On the question about same-sex marriages, Joe uttered the word “same-sex” 4 times while Sarah avoided saying it at all. That’s another point for Sarah, and Joe loses a point.

Overuse of the word maverick? According to the official transcript, Sarah said the word maverick 6 times but Joe said it 9 times. OK, maybe he said “not maverick”. Still, we have to take the point away from Joe.

Joe also loses a point for getting confused about the U.S. Constitution. Joe, the executive branch is defined in Article II not Article I and the Vice President gets to preside over the Senate all the time, not just when there is a tie.

Joe Biden smiled a lot, but he didn’t have the best smile, so Sarah gets the point for flirting without getting caught. Ok, maybe she did get caught winking at us, but I’m giving her the point anyway. I know she was really winking at me. Heck, make that a doggone two points.
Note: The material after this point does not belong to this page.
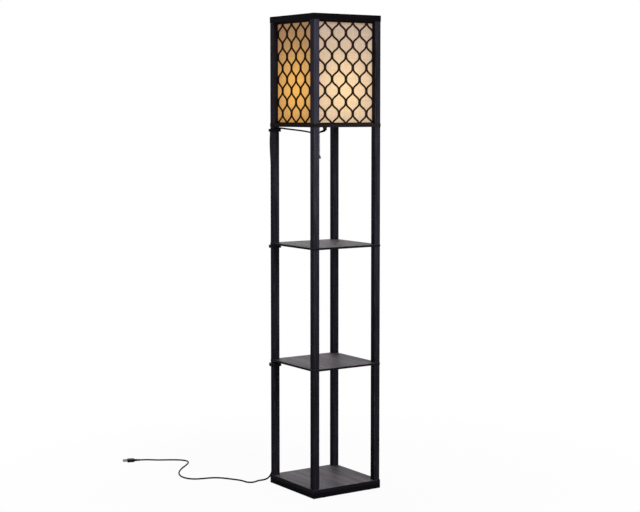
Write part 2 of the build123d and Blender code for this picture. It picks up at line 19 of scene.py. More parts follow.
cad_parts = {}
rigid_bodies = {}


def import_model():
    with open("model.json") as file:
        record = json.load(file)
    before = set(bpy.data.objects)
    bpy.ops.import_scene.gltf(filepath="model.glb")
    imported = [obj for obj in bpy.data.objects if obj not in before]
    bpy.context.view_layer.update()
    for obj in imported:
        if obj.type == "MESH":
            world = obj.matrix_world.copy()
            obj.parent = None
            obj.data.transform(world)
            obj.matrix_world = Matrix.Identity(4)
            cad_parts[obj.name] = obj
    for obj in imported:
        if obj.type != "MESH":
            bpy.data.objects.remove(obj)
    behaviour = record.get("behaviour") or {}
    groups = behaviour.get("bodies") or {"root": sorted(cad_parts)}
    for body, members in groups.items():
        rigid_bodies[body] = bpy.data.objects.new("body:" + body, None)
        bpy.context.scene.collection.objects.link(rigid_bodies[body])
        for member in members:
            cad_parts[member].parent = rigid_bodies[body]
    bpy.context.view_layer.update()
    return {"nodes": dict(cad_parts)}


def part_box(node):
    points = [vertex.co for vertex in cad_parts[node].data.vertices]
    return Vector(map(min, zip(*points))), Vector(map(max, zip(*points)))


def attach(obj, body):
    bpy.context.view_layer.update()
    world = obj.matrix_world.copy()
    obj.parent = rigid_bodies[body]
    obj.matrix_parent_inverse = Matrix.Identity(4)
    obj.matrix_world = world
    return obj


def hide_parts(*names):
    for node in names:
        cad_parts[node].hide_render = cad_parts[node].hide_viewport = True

Final score: 15 points for Sarah and 0 points for Joe. SNL is moving to primetime on Thursdays and I have suspected from the beginning that Tina Fey is rooting for Sarah. Too bad for the Republicans she’s only running for Vice President. I’m coming to the conclusion that win or lose in 2008 we’ll see her again at the top of the ticket in 2012 and 2016.

Meanwhile, the financial crisis has sunken John McCain’s chances. He trails 7 points in nationwide polls and even further in electoral vote counts. One projection shows McCain losing to Obama 164 to 364. Another projection shows him losing 194 to 329 with North Carolina tied.